12. Lessee shall, at its expense, keep the Equipment fully insured in favor of
Lessor against loss, fire, theft, damage or destruction from any cause
whatever in an amount not less than the total rent thereunder or the full
replacement cost of the Equipment, whichever is greater, and such
additional insurance against injury, loss or damage to persons or property
arising out of the use or operation of the Equipment as is customarily
maintained by the owners of the like property, with companies satisfactory
to Lessor under policies providing for 10 days notice of cancellation to
Lessor. Lessor, shall apply any proceeds of said insurance to replace or
repair the Equipment and/or to Lessee's obligations hereunder. If Lessee
shall fail to provide said insurance or, within ten (10) days after
Lessor's request therefor, shall fail to deliver the policies or
certificates thereof to Lessor, then Lessor, at its option, shall have the
right to procure such insurance and to add the cost thereof to the rent
payment next becoming due which Lessee agrees to pay as additional rent.
13. Lessee covenants and agrees to keep the Equipment free and clear of all
levies, liens and encumbrances other than those attributed to lessor or
lessor's lenders and to pay all charges, taxes and fees which may now or
hereafter be imposed upon the ownership, leasing, rental, sale, purchase,
possession or use of the Equipment except taxes on or measured by Lessor's
income. If any of same shall remain unpaid, when due, Lessor may pay same
and add such payment to the rent payment next becoming due as additional
rent.
14. Lessee agrees to indemnify and save Lessor harmless from any and all
claims, actions, proceedings, expenses, damages and liabilities, including
attorneys' fees, arising out of or in any manner pertaining to the
Equipment or this lease including, without limitation, the ownership,
selection, possession, purchase, deliver, installation, leasing, operation,
use, control, maintenance and return of the Equipment and the recovery of
claims under insurance policies thereon.
15. Lessee shall not assign, pledge, mortgage or otherwise transfer or encumber
any of its rights under this lease or in the Equipment or any part thereof
nor sublet any part thereof, nor permit its use by anyone other than Lessee
and its regular employees, without Lessor's prior written consent. Any such
purported transfer assignment or other action without Lessor's written
consent shall be void. Lessor may, without notice, transfer or assign this
lease or any interest herein and may mortgage, encumber or transfer any of
its rights or interest in and to the Equipment or any part thereof and,
without limitation, each assignee, transferee and mortgage shall have the
right to transfer or assign its interest. Notice would be given after any
such transfer or assignment. Each such assignee, transferee and mortgagee
shall have all of the rights but none of the obligations of Lessor under
this lease and Lessee shall not assert against any of them any defense,
counterclaim or set-off that Lessee may have against Lessor.

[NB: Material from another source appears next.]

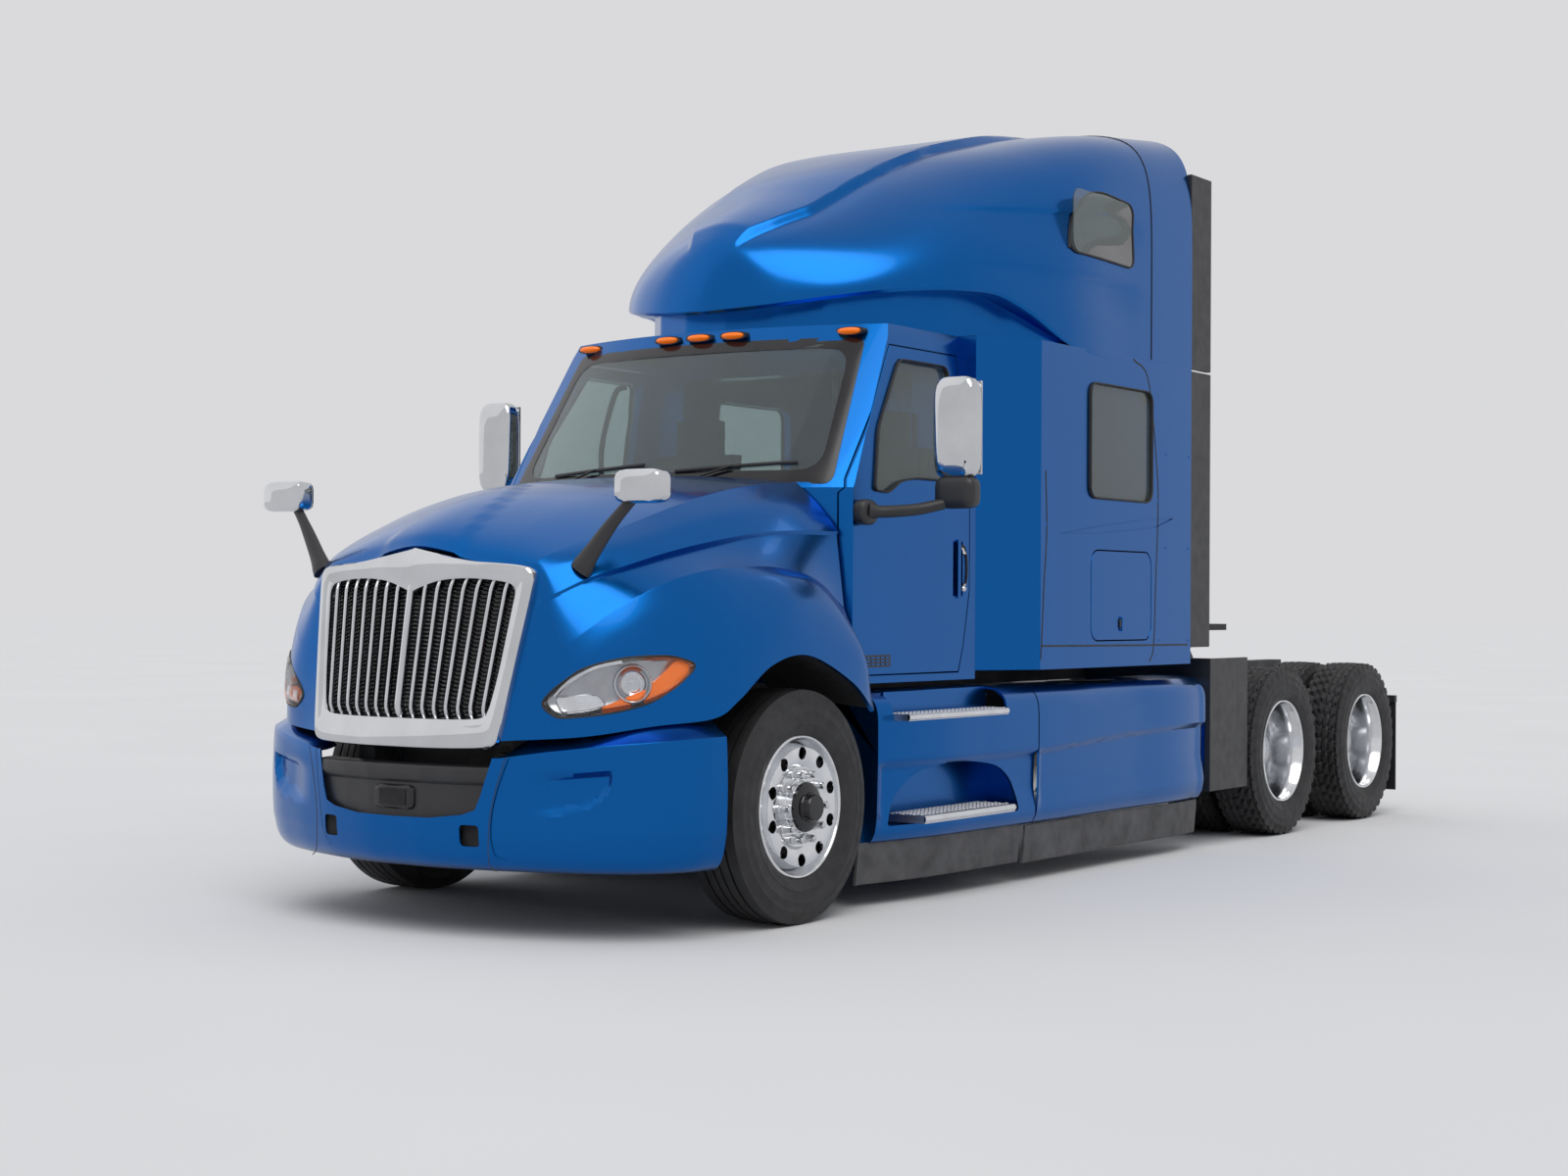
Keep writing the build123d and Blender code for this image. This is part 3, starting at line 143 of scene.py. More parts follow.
def quads(grid, closed=(False, False)):
    """Points and four-sided faces of a grid, wrapped round along the ways in which it closes on itself."""
    rows, columns = grid.shape[:2]
    index = np.arange(rows * columns).reshape(rows, columns)
    if closed[0]:
        index = np.vstack((index, index[:1]))
    if closed[1]:
        index = np.hstack((index, index[:, :1]))
    faces = np.stack((index[:-1, :-1], index[:-1, 1:], index[1:, 1:], index[1:, :-1]), -1)
    return grid.reshape(-1, 3), [faces.reshape(-1, 4)]


def capped(grid):
    """Tube from a grid whose rows are closed loops, with both ends closed by a face."""
    points, faces = quads(grid, (False, True))
    columns = grid.shape[1]
    ends = np.arange(columns)
    return points, faces + [ends[None, ::-1], ends[None] + len(points) - columns]


def joined(parts):
    """Several (points, faces) as one, each part's faces counted on from the last."""
    points, faces, count = [], [], 0
    for part_points, part_faces in parts:
        points.append(part_points)
        faces += [block + count for block in part_faces]
        count += len(part_points)
    return np.concatenate(points), faces


def mirrored(part):
    """A part's mirror image across the middle of the vehicle, its faces turned to point outwards again."""
    return part[0] * MIRROR, [block[:, ::-1] for block in part[1]]


def both(*parts):
    """Parts of the left side, followed by their mirror images."""
    return [*parts, *map(mirrored, parts)]


def sided(part, side):
    """A part of the left side as it is, or its mirror image where side is -1."""
    return part if side > 0 else mirrored(part)


def circle(count, start=0.0, turn=2 * math.pi):
    """Angles round a circle, its end left out where it closes."""
    return start + turn * np.arange(count) / count


def turned(profile, centre, axis=(1, 0, 0), steps=48):
    """Surface of revolution: each (radius, advance) of the profile goes round the axis through the centre."""
    axis = np.array(axis, float) / np.linalg.norm(axis)
    side = np.cross(axis, (0, 0, 1) if abs(axis[2]) < 0.9 else (1, 0, 0))
    side /= np.linalg.norm(side)
    other = np.cross(axis, side)
    angle = circle(steps)[None, :, None]
    radius, advance = np.asarray(profile, float).T[:, :, None, None]
    ring = np.cos(angle) * side + np.sin(angle) * other
    return quads(np.asarray(centre, float) + radius * ring + advance * axis, (False, True))


def spun(profile, centre, side, steps=48, out=0.0):
    """Profile of (radius, distance outwards) turned about an axle, its distances counted on from out."""
    return turned((np.array(profile) + (0, out)) * (1, side), centre, (1, 0, 0), steps)


def rounded(corners, radius, steps=6):
    """Closed outline with each corner replaced by a parabola that leaves its sides a radius away."""
    corners = np.asarray(corners, float)
    radius = np.broadcast_to(radius, len(corners))[:, None]
    before, after = np.roll(corners, 1, 0) - corners, np.roll(corners, -1, 0) - corners
    start = corners + before / np.linalg.norm(before, axis=1, keepdims=True) * radius
    end = corners + after / np.linalg.norm(after, axis=1, keepdims=True) * radius
    t = np.linspace(0, 1, steps)[None, :, None]
    curve = (1 - t) ** 2 * start[:, None] + 2 * t * (1 - t) * corners[:, None] + t * t * end[:, None]
    return curve.reshape(-1, corners.shape[1])


def dense(loop, per_side=4):
    """Closed outline with each side divided into equal steps."""
    t = np.arange(per_side)[None, :, None] / per_side
    return (loop[:, None] * (1 - t) + np.roll(loop, -1, 0)[:, None] * t).reshape(-1, loop.shape[1])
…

16. If Lessee fails to make any payment when due hereunder, or under any other
lease or agreement with Lessor independent of this lease, heretofore or
hereafter made, or breaches any warranty contained herein, or defaults in
performance of any other obligation on its part to be performed and such
default continues for five (5) days after Lessor gives notice thereof to
Lessee, or if Lessee becomes insolvent or makes an assignment for the
benefit of creditors or if any bankruptcy, receivership, reorganization or
insolvency proceedings shall be commenced by or against Lessee, or if any
attachment or levy is made against any of Lessee's property, then, at
Lessor's option, the entire unpaid total rent for the balance of the term
hereof shall be at once due and payable and Lessor may, without demand or
legal process, terminate this lease and enter upon the premises where the
Equipment is located, take possession of and remove same, and exercise any
one or more of the following rights and remedies, without liability to
Lessee therefor and without affecting Lessee's obligations hereunder; (i)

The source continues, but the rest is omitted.